## Provided data
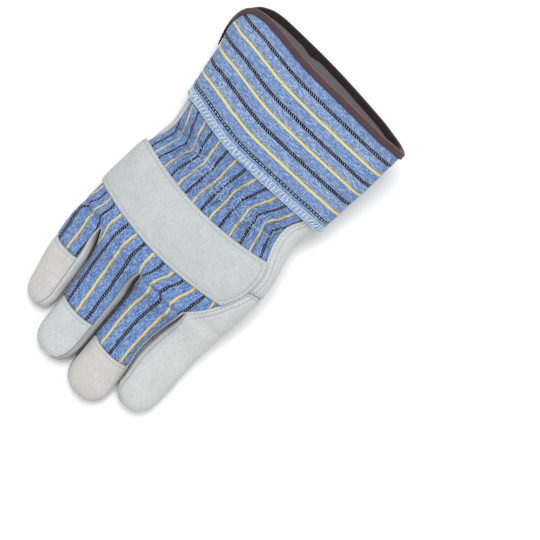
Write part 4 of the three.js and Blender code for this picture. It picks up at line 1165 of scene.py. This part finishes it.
def cuffWeave(p):
    # the stripes run round the cuff, and its palm side carries on those of its back
    rows = p[:, 1] - cuffRise(p)
    step = linesAt[-1] - linesAt[-2]
    numbers = np.interp(rows, linesAt, np.arange(len(linesAt)))
    numbers += np.maximum(0, rows - linesAt[-1]) / step + np.clip((linesAt[0] - rows) / step, 0, 0.75)
    above = p[:, 2] - cuffRound["middleZ"]
    x = np.where(above > 0, p[:, 0], cuffRound["along"] - p[:, 0])
    return np.stack([numbers * stripePitch, x, np.arctan2(above, p[:, 0] / cuffRound["flat"])], axis=1)


wholeCuff = np.full(len(cuffSkin["faces"]), True)
points = usedPoints(cuffSkin, wholeCuff)[0]
lift = relief(points, (0.35, 38, 41), (0.14, 15, 42))
lift -= cuffShape["hemDeep"] * hump(points[:, 1] - cuffShape["hemY"], cuffShape["hemWide"])
overlock = {"low": 47.95, "high": 52.8, "middle": 50.4, "fade": 0.5}
inBand = within(points[:, 1] - cuffRise(points), overlock["low"], overlock["high"], overlock["fade"])
fields = {"weave": cuffWeave(points), "overlocked": inBand}
shell = shellOf(cuffSkin, wholeCuff, lift, walls["cloth"], 0)
newPiece("cuff", "clothCuff", shell, clothes["Cuff"], fields)


wovenRange = {"from": (0.25, 0.75), "to": (0.75, 1.25)}  # of the weave, and how light it makes the cloth


def plainCloth(name, code, look):
    # look holds the weave's sizes in mm, the slant of its ribs in degrees, and the finish
    material, add = newMaterial(name)
    weave = add("Attribute", attribute_name="weave").outputs["Vector"]
    turned = add("Mapping", {"Vector": weave, "Rotation": (0, 0, math.radians(look["slant"]))})
    scale = 2 * math.pi / (20 * look["ribMm"])  # the texture's own bands are 2 pi / 20 wide
    ribs = add("TexWave", {"Vector": turned, "Scale": scale, "Distortion": 1.2, "Detail": 2.0,
                           "Detail Scale": 3.0}, wave_type="BANDS", bands_direction="X").outputs["Fac"]
    fuzz = add("TexNoise", {"Vector": weave, "Scale": 1 / look["fuzzMm"], "Detail": 3.0})
    blend = add("Mix", {0: 0.5, 2: ribs, 3: fuzz}, data_type="FLOAT")
    shade = add("MapRange", [blend, *wovenRange["from"], *wovenRange["to"]])
    # painted shade: the deep attribute darkens the colour, down to deepShade; the tape has it on the
    # mouth's far side
    deep = add("Attribute", attribute_name="deep").outputs["Fac"]
    left = add("MapRange", {0: deep, 3: 1.0, 4: look["deepShade"]})
    light = add("Math", [shade, left], operation="MULTIPLY")
    toned = add("VectorMath", {0: linearColour(code)[:3], "Scale": light}, operation="SCALE")
    finish = {"Sheen Roughness": 0.5, "IOR": 1.45, "Specular IOR Level": 0.25, **look["finish"]}
    dress(add, toned, blend, look["bumpMm"], finish)
    return material


# The lining is a plain grey cotton, matt; its threads are 0.4 mm apart, drawn at 1.1 mm to show
liningLook = {"ribMm": 1.1, "slant": 0, "fuzzMm": 1.4, "bumpMm": 0.2, "deepShade": 0.5,
              "finish": {"Roughness": 0.9, "Sheen Weight": 0.1}}
lining = plainCloth("wovenCottonGrey", "#676568", liningLook)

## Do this
Write out the full listing, keeping every line exactly as it is.

## Exercise result
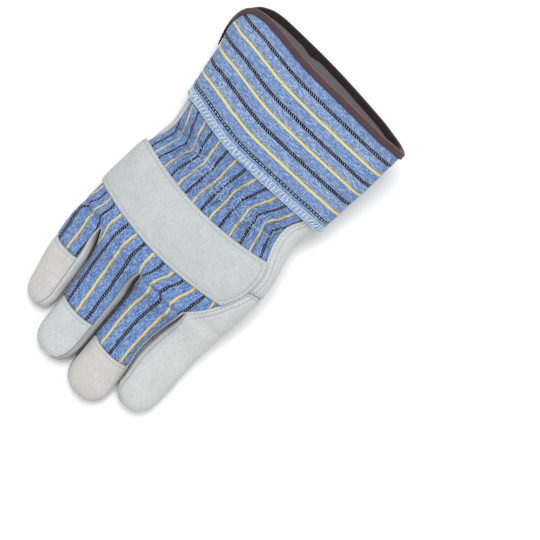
Write part 4 of the three.js and Blender code for this picture. It picks up at line 1165 of scene.py. This part finishes it.
def cuffWeave(p):
    # the stripes run round the cuff, and its palm side carries on those of its back
    rows = p[:, 1] - cuffRise(p)
    step = linesAt[-1] - linesAt[-2]
    numbers = np.interp(rows, linesAt, np.arange(len(linesAt)))
    numbers += np.maximum(0, rows - linesAt[-1]) / step + np.clip((linesAt[0] - rows) / step, 0, 0.75)
    above = p[:, 2] - cuffRound["middleZ"]
    x = np.where(above > 0, p[:, 0], cuffRound["along"] - p[:, 0])
    return np.stack([numbers * stripePitch, x, np.arctan2(above, p[:, 0] / cuffRound["flat"])], axis=1)


wholeCuff = np.full(len(cuffSkin["faces"]), True)
points = usedPoints(cuffSkin, wholeCuff)[0]
lift = relief(points, (0.35, 38, 41), (0.14, 15, 42))
lift -= cuffShape["hemDeep"] * hump(points[:, 1] - cuffShape["hemY"], cuffShape["hemWide"])
overlock = {"low": 47.95, "high": 52.8, "middle": 50.4, "fade": 0.5}
inBand = within(points[:, 1] - cuffRise(points), overlock["low"], overlock["high"], overlock["fade"])
fields = {"weave": cuffWeave(points), "overlocked": inBand}
shell = shellOf(cuffSkin, wholeCuff, lift, walls["cloth"], 0)
newPiece("cuff", "clothCuff", shell, clothes["Cuff"], fields)


wovenRange = {"from": (0.25, 0.75), "to": (0.75, 1.25)}  # of the weave, and how light it makes the cloth


def plainCloth(name, code, look):
    # look holds the weave's sizes in mm, the slant of its ribs in degrees, and the finish
    material, add = newMaterial(name)
    weave = add("Attribute", attribute_name="weave").outputs["Vector"]
    turned = add("Mapping", {"Vector": weave, "Rotation": (0, 0, math.radians(look["slant"]))})
    scale = 2 * math.pi / (20 * look["ribMm"])  # the texture's own bands are 2 pi / 20 wide
    ribs = add("TexWave", {"Vector": turned, "Scale": scale, "Distortion": 1.2, "Detail": 2.0,
                           "Detail Scale": 3.0}, wave_type="BANDS", bands_direction="X").outputs["Fac"]
    fuzz = add("TexNoise", {"Vector": weave, "Scale": 1 / look["fuzzMm"], "Detail": 3.0})
    blend = add("Mix", {0: 0.5, 2: ribs, 3: fuzz}, data_type="FLOAT")
    shade = add("MapRange", [blend, *wovenRange["from"], *wovenRange["to"]])
    # painted shade: the deep attribute darkens the colour, down to deepShade; the tape has it on the
    # mouth's far side
    deep = add("Attribute", attribute_name="deep").outputs["Fac"]
    left = add("MapRange", {0: deep, 3: 1.0, 4: look["deepShade"]})
    light = add("Math", [shade, left], operation="MULTIPLY")
    toned = add("VectorMath", {0: linearColour(code)[:3], "Scale": light}, operation="SCALE")
    finish = {"Sheen Roughness": 0.5, "IOR": 1.45, "Specular IOR Level": 0.25, **look["finish"]}
    dress(add, toned, blend, look["bumpMm"], finish)
    return material


# The lining is a plain grey cotton, matt; its threads are 0.4 mm apart, drawn at 1.1 mm to show
liningLook = {"ribMm": 1.1, "slant": 0, "fuzzMm": 1.4, "bumpMm": 0.2, "deepShade": 0.5,
              "finish": {"Roughness": 0.9, "Sheen Weight": 0.1}}
lining = plainCloth("wovenCottonGrey", "#676568", liningLook)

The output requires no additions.